▸ Dataset records
* * *
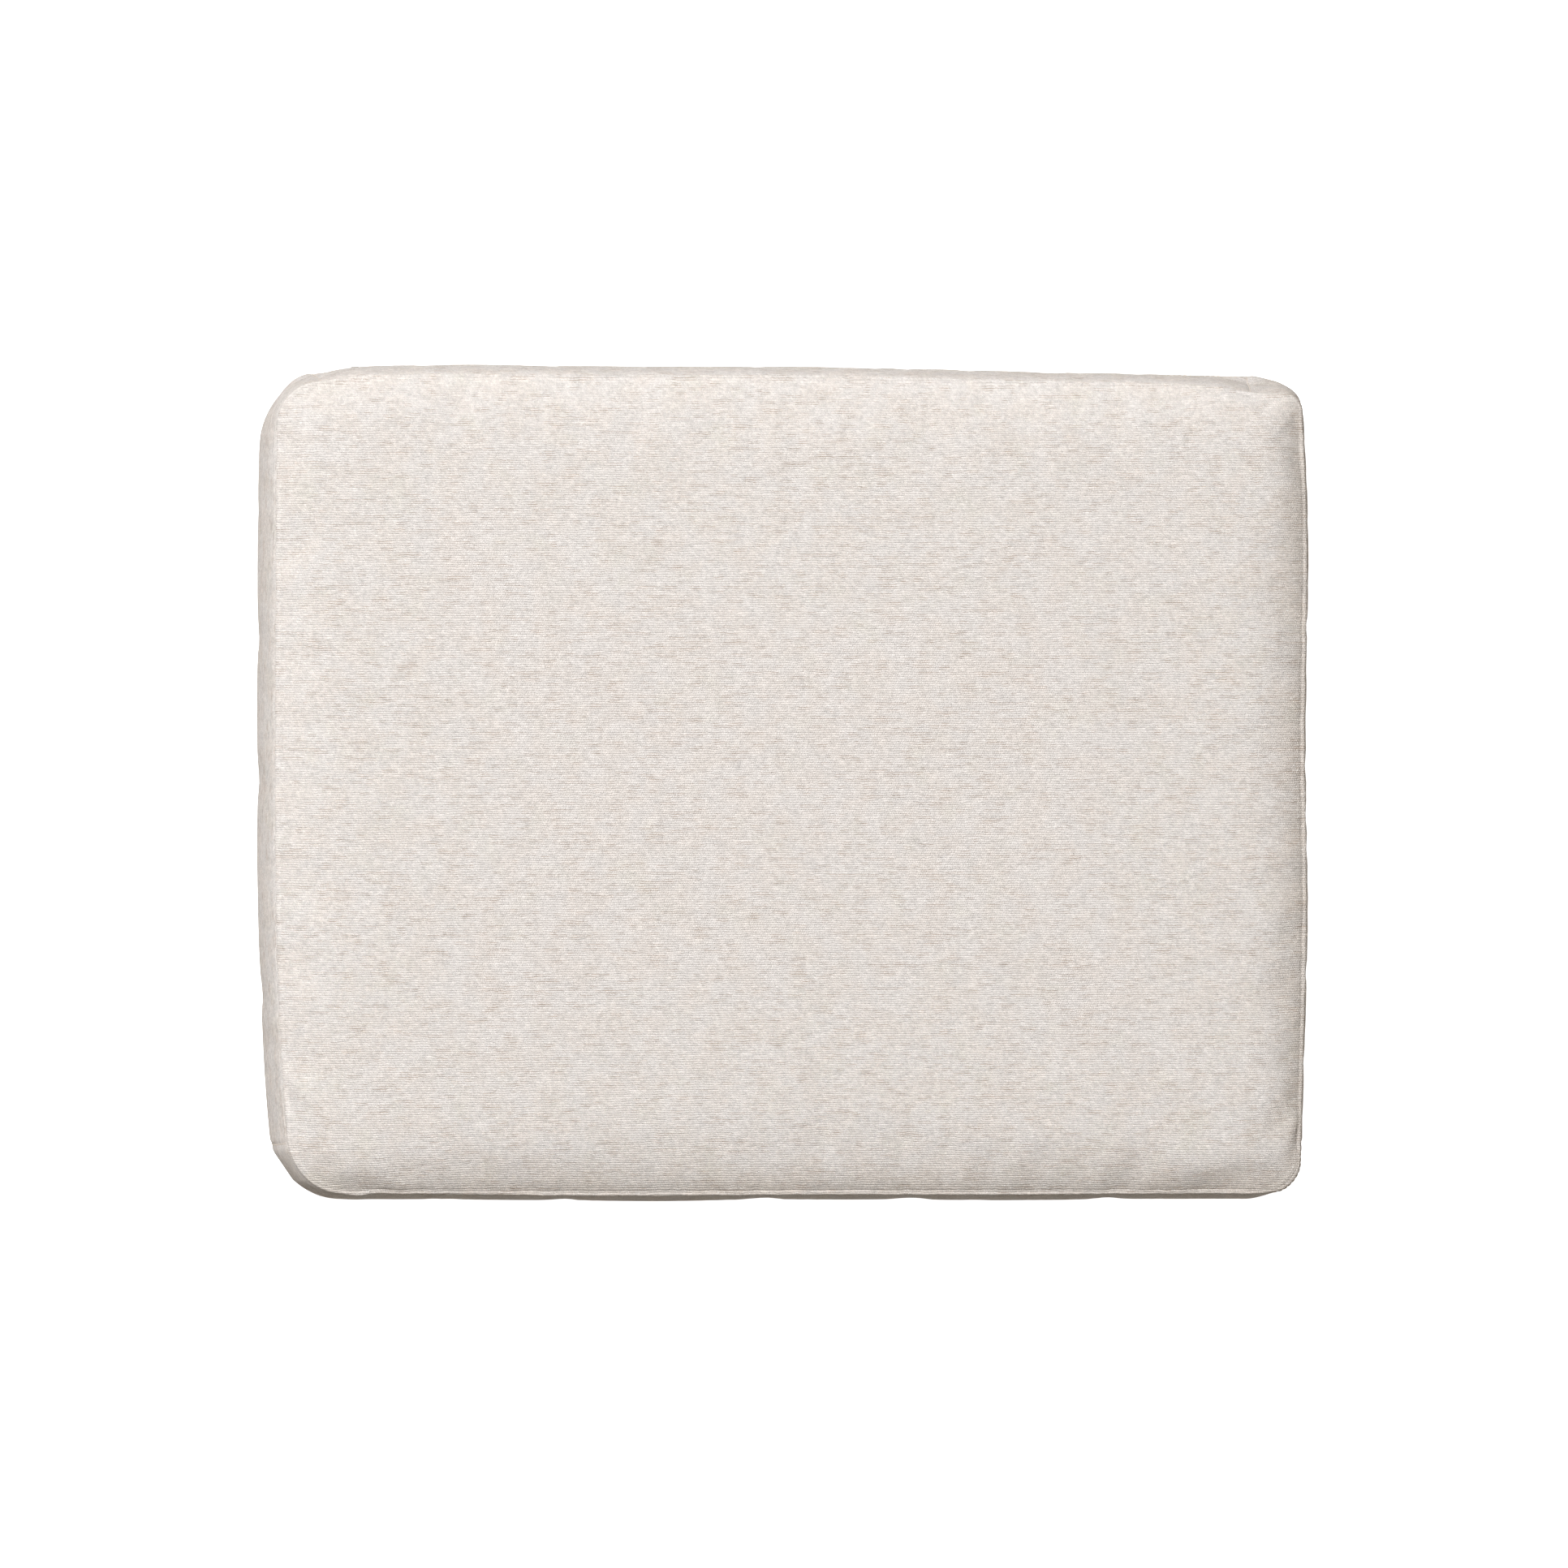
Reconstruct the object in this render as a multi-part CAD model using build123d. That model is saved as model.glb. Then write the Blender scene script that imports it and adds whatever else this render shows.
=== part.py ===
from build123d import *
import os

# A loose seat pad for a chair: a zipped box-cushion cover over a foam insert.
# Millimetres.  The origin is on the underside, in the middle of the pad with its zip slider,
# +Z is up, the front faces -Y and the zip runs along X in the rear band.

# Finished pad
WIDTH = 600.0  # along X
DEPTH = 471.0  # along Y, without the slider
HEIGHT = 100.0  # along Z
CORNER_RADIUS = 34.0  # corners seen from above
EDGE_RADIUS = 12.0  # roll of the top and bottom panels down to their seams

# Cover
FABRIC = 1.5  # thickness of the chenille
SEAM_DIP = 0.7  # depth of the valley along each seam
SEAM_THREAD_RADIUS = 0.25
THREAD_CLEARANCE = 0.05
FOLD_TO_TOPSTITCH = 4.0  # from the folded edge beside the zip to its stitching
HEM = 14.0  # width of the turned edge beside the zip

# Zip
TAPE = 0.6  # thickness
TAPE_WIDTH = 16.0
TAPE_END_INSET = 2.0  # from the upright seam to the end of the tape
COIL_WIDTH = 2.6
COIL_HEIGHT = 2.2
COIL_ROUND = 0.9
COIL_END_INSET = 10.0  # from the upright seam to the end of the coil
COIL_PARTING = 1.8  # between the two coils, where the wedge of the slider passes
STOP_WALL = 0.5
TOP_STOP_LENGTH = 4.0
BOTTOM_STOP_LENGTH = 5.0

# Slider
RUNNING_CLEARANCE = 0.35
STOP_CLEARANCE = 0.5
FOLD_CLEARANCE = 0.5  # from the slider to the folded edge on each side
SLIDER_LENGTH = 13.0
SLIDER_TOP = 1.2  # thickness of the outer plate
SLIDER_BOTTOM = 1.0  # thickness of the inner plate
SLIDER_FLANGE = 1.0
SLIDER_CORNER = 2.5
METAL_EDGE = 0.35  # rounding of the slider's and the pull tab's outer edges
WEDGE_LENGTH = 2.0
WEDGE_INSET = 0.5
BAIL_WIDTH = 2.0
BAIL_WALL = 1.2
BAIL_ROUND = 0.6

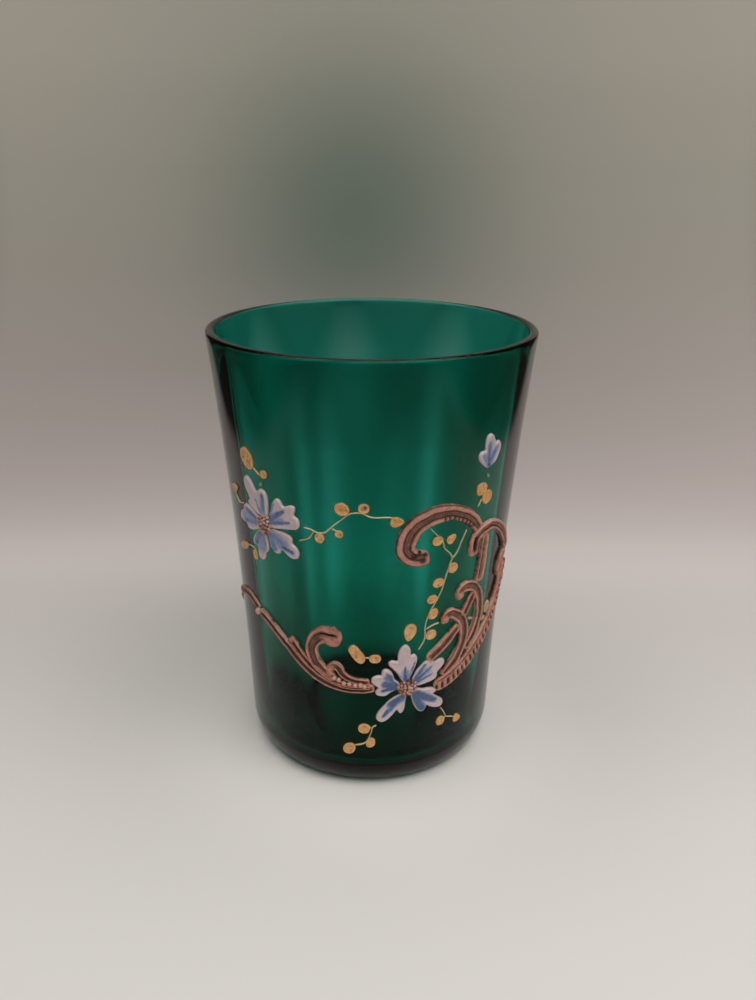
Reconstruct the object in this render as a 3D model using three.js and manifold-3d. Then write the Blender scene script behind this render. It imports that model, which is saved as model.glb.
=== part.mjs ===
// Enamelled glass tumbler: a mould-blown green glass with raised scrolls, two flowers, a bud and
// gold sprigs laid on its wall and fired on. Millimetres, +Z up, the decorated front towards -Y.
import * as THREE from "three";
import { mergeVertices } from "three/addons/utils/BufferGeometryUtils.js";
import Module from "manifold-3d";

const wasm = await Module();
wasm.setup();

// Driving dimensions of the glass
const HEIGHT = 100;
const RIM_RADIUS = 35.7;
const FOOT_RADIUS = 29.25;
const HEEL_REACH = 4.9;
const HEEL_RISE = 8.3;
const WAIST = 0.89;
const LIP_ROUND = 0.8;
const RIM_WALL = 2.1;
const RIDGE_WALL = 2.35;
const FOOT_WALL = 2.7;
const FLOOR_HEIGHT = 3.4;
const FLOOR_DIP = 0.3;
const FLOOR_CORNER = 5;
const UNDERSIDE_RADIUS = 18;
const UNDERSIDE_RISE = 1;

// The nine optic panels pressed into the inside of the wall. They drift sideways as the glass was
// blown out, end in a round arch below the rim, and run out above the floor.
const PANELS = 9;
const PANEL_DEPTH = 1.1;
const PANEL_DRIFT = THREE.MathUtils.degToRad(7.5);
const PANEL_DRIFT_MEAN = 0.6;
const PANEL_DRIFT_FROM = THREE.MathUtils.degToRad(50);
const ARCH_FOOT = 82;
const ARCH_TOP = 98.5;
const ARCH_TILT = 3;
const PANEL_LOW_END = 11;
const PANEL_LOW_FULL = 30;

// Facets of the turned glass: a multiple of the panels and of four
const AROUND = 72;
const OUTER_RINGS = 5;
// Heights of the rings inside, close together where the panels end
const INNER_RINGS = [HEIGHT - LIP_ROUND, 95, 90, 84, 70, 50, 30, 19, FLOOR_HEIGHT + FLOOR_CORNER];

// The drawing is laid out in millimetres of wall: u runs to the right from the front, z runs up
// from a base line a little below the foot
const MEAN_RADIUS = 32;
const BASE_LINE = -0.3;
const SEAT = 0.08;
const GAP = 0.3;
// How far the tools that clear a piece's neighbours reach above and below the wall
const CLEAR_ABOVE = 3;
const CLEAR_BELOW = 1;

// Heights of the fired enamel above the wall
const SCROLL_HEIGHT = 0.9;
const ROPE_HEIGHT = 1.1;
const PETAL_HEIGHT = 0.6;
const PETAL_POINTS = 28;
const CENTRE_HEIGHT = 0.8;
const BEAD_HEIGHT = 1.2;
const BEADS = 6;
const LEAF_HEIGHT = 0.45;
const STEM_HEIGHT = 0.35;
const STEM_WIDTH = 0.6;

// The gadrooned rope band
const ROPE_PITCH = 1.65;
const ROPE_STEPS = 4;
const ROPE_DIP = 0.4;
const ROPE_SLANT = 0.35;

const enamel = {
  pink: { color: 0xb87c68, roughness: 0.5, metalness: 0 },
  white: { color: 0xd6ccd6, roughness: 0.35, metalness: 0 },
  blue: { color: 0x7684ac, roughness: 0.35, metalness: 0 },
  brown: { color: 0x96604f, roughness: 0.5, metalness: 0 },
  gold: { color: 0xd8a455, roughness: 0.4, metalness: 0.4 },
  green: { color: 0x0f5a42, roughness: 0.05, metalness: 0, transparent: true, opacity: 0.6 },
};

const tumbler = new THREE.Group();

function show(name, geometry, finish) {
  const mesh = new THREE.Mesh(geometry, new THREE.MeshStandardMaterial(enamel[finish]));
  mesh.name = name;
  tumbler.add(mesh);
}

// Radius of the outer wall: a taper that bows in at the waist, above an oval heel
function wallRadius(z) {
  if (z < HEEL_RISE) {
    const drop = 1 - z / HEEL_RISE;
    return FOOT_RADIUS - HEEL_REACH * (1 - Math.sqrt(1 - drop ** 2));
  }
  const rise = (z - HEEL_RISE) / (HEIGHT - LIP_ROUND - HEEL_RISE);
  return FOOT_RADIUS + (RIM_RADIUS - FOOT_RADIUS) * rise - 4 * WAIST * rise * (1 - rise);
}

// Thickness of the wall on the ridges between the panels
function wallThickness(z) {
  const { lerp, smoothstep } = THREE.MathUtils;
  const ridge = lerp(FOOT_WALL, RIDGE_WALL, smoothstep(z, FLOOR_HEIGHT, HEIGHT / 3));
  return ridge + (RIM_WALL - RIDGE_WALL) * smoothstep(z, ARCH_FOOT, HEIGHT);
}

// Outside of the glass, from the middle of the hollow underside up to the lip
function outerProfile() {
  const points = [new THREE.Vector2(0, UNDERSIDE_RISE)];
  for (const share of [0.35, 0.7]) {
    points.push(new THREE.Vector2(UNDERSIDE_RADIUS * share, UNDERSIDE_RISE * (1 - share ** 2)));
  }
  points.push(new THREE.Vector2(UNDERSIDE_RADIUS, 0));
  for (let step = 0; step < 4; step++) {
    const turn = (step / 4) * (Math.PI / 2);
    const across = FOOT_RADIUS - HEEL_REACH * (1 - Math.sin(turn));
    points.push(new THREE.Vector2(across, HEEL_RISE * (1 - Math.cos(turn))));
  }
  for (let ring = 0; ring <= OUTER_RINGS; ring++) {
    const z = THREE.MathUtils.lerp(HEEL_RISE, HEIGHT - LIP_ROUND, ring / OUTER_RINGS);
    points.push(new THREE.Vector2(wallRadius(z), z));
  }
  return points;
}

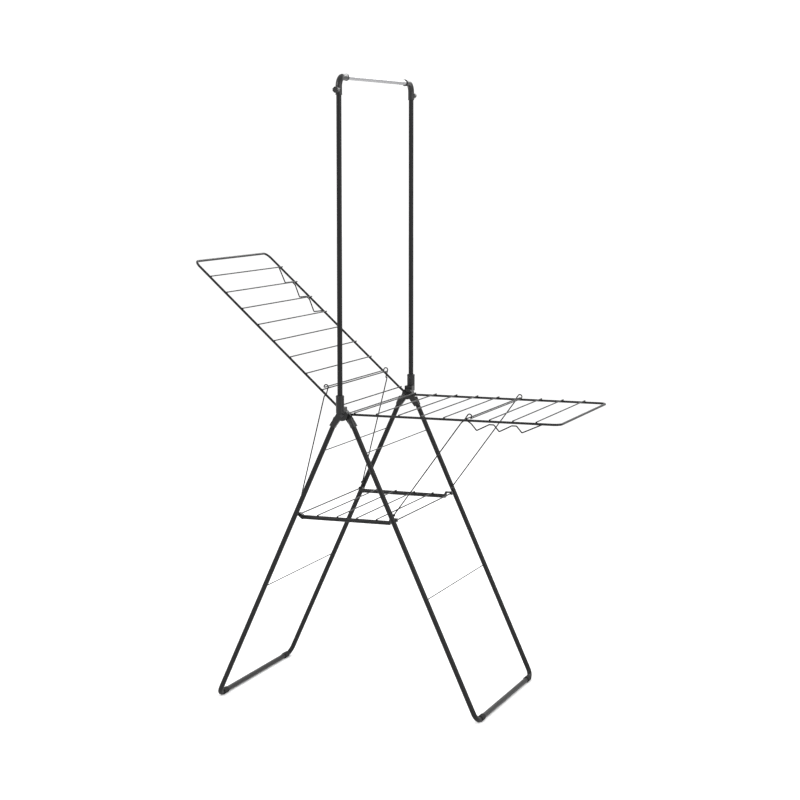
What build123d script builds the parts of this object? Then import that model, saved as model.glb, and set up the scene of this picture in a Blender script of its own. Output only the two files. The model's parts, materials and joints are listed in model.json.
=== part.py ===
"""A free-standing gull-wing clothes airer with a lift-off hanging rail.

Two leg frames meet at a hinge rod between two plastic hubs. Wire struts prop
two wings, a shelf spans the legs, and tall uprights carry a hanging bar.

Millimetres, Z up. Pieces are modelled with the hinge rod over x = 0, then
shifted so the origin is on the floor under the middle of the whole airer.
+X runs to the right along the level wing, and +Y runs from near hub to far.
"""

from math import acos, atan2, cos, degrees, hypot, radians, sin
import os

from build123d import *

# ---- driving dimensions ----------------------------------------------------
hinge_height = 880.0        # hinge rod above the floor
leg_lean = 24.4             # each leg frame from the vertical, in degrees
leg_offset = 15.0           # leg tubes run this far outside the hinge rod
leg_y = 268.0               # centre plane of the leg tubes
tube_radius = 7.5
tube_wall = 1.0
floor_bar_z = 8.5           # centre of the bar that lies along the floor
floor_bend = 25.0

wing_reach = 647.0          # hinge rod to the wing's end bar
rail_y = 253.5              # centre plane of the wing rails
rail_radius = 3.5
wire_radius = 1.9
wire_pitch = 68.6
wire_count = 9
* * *
▸ What needs to be done
Look above and return each line of the records exactly, from the very first through the line with "# +Z is up, the", both included.

▸ Result for this exercise
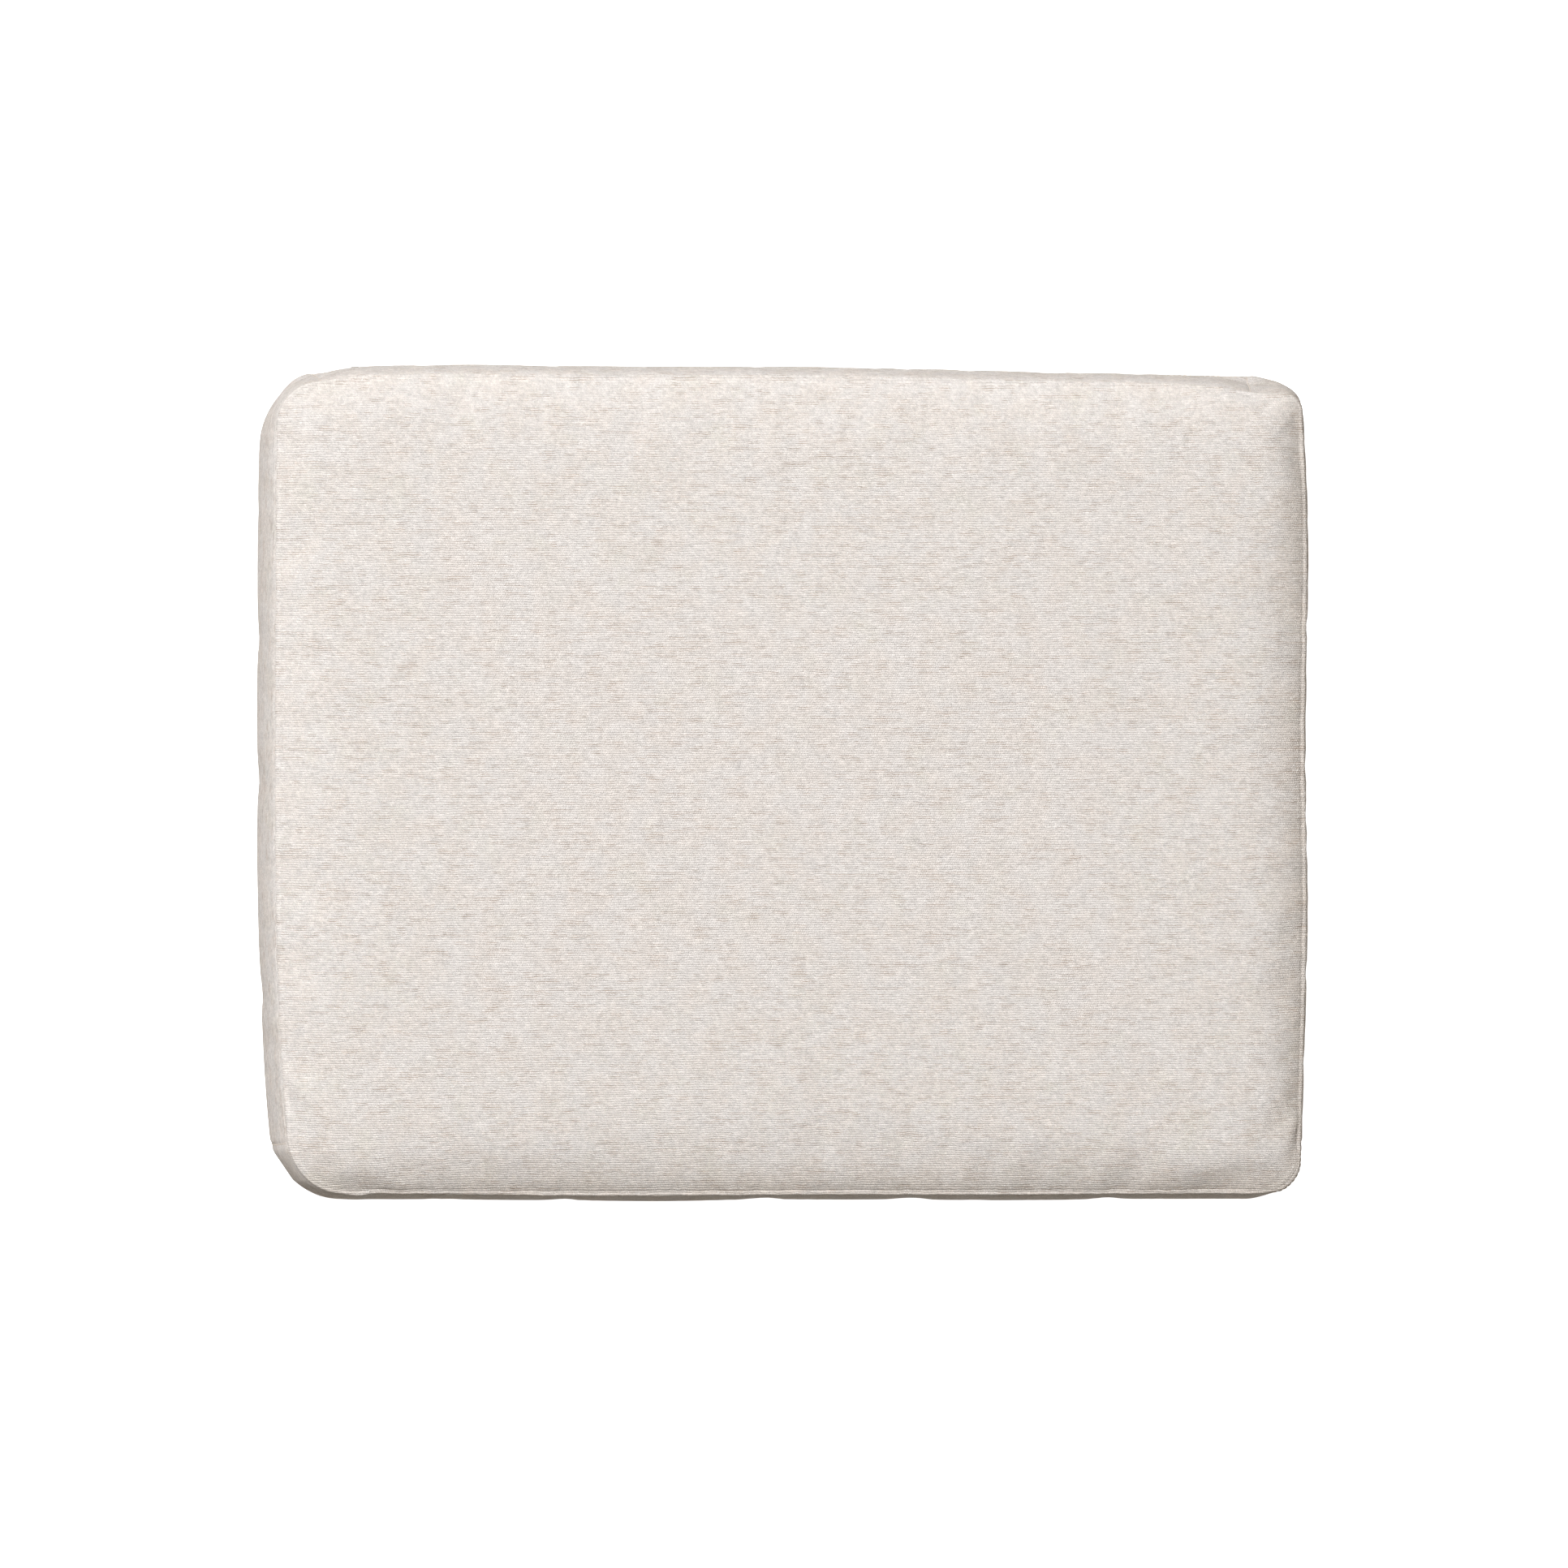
Reconstruct the object in this render as a multi-part CAD model using build123d. That model is saved as model.glb. Then write the Blender scene script that imports it and adds whatever else this render shows.
=== part.py ===
from build123d import *
import os

# A loose seat pad for a chair: a zipped box-cushion cover over a foam insert.
# Millimetres.  The origin is on the underside, in the middle of the pad with its zip slider,
# +Z is up, the front faces -Y and the zip runs along X in the rear band.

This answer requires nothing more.